- **Task**
Report every line in the listing below where the string "FreeCAD" shows up.
-- START OF Information shown --
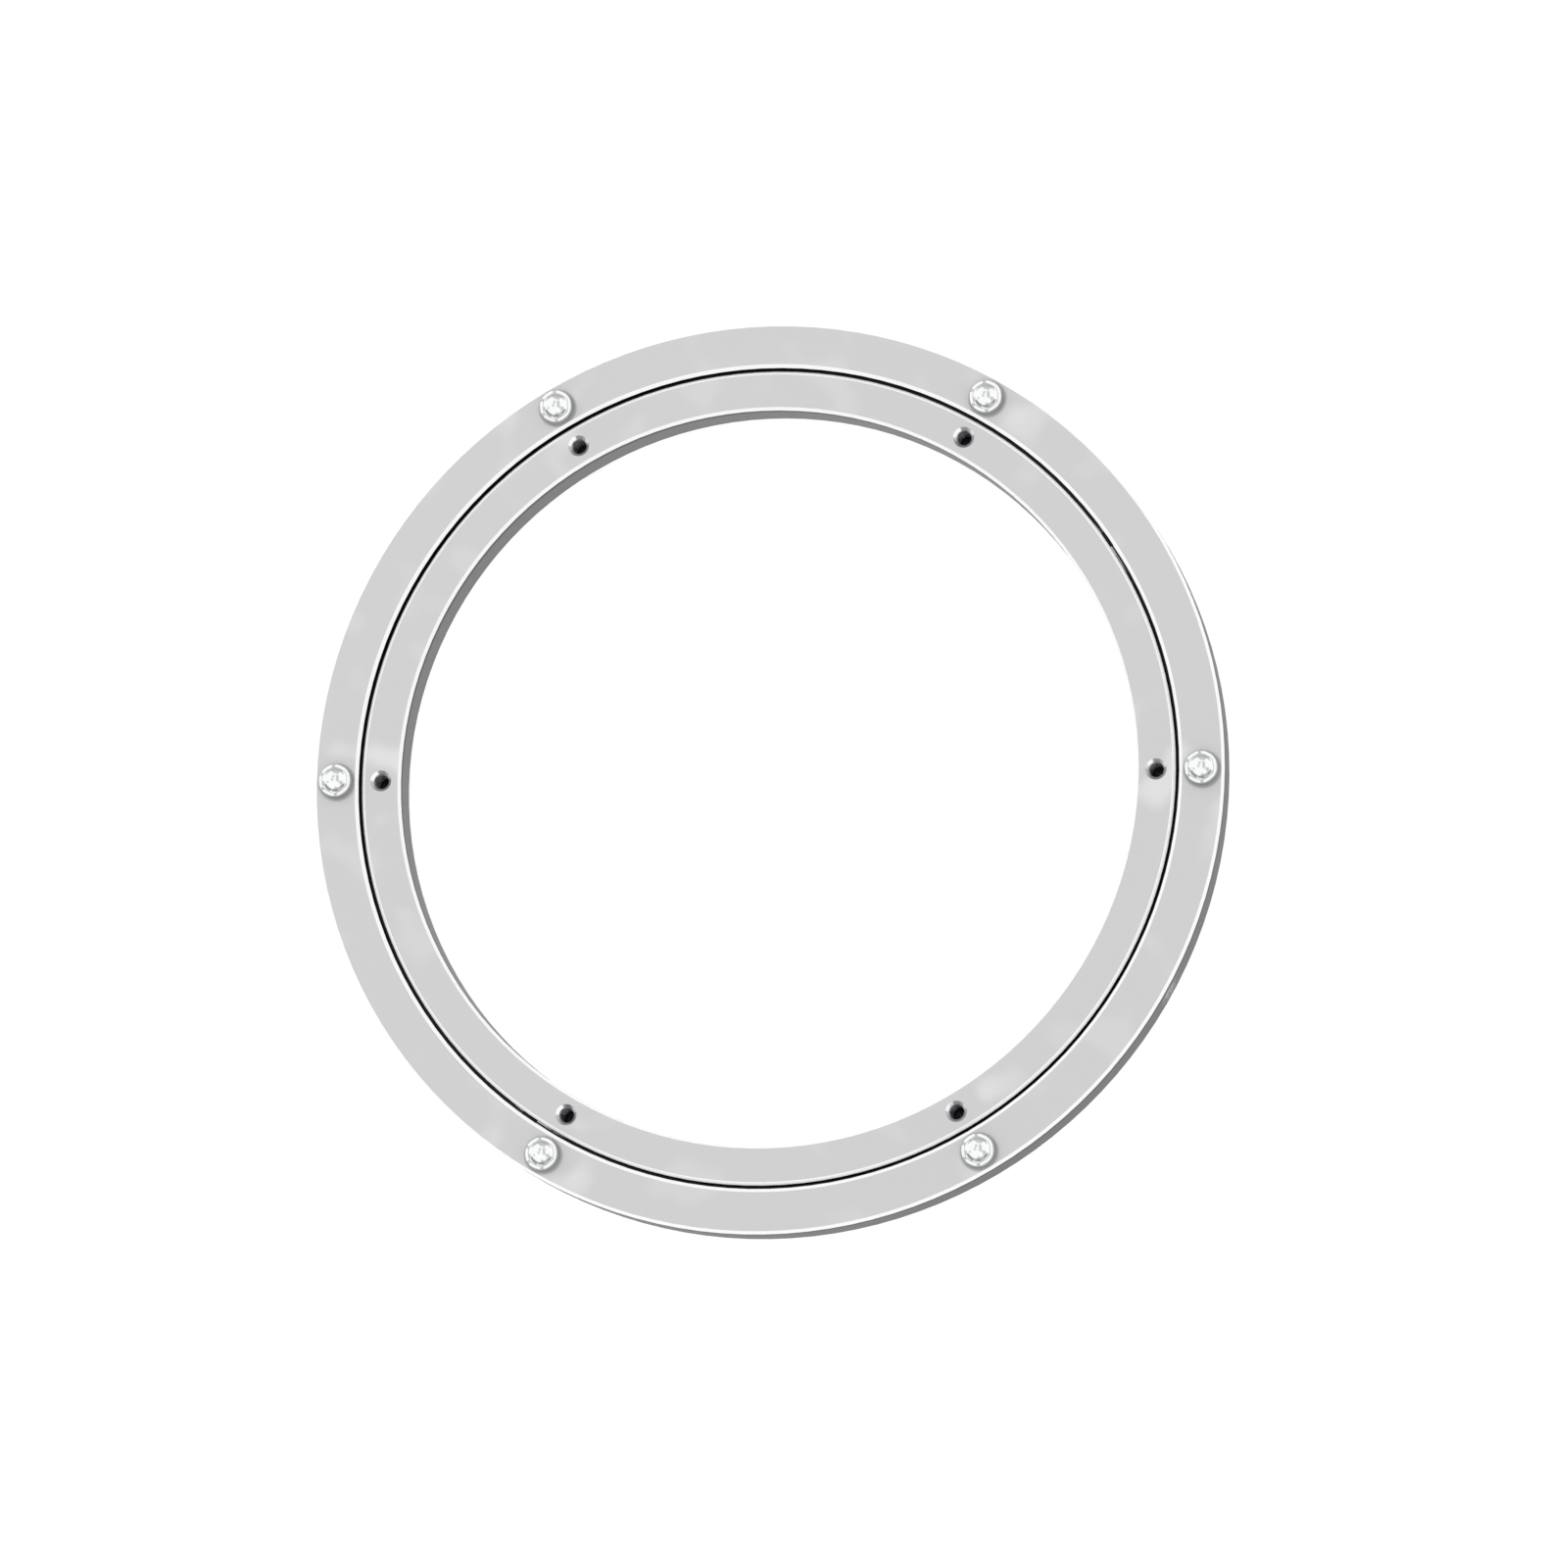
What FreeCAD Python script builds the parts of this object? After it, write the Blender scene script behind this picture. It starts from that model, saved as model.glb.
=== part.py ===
import FreeCAD, Part
import math
import os

from FreeCAD import Vector

# Lazy susan bearing: two turned aluminium rings that run on a caged train of steel balls.
# Sizes are in millimetres and angles in degrees. The origin is on the turning axis, on the surface
# that the feet stand on, with +Z up and +X through the first pad and the first foot.

# Rings
OUTER_DIAMETER = 250.0
OUTER_RING_WIDTH = 12.3
INNER_RING_WIDTH = 10.9
RING_HEIGHT = 12.0
RING_STEP = 0.5  # the outer ring stands this much higher than the inner ring, so neither rubs a board
RUNNING_GAP = 0.8
WALL_CHAMFER = 0.8
GAP_CHAMFER = 0.8

# Ball race, balls and cage
BALL_DIAMETER = 4.76
BALLS_PER_CAGE_SEGMENT = 6
CAGE_SEGMENT_COUNT = 6
CONTACT_ANGLE = 45.0  # of the line from a ball's centre to where it meets a flank, above or below level
BALL_CLEARANCE = 0.1  # from a ball to a flank along that line
FLANK_ARC_EXTRA = 0.22  # how much larger a flank's arc is than the ball with its clearance
POCKET_CLEARANCE = 0.12
CAGE_CLEARANCE = 0.15  # from the cage to the wall of each ring
CAGE_RIM = 1.0  # height of the cage above and below a pocket
CAGE_END_GAP = 0.5

# Tapped hole in the outer ring's wall, which the balls pass when the race is filled, and its set screw
FILLER_ANGLE = -28.5
FILLER_CLEARANCE = 0.6
PLUG_CLEARANCE = 0.02
PLUG_RECESS = 0.15

# Screw holes, each with a countersink in one face and a seat for a grip's stem in the other
HOLE_COUNT = 6
SCREW_HOLE_DIAMETER = 4.1
COUNTERSINK_DIAMETER = 5.8
COUNTERSINK_ANGLE = 90.0
STEM_SEAT_DIAMETER = 4.9
STEM_SEAT_DEPTH = 3.2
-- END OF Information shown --
- **Complete response**
What FreeCAD Python script builds the parts of this object? After it, write the Blender scene script behind this picture. It starts from that model, saved as model.glb.
import FreeCAD, Part
from FreeCAD import Vector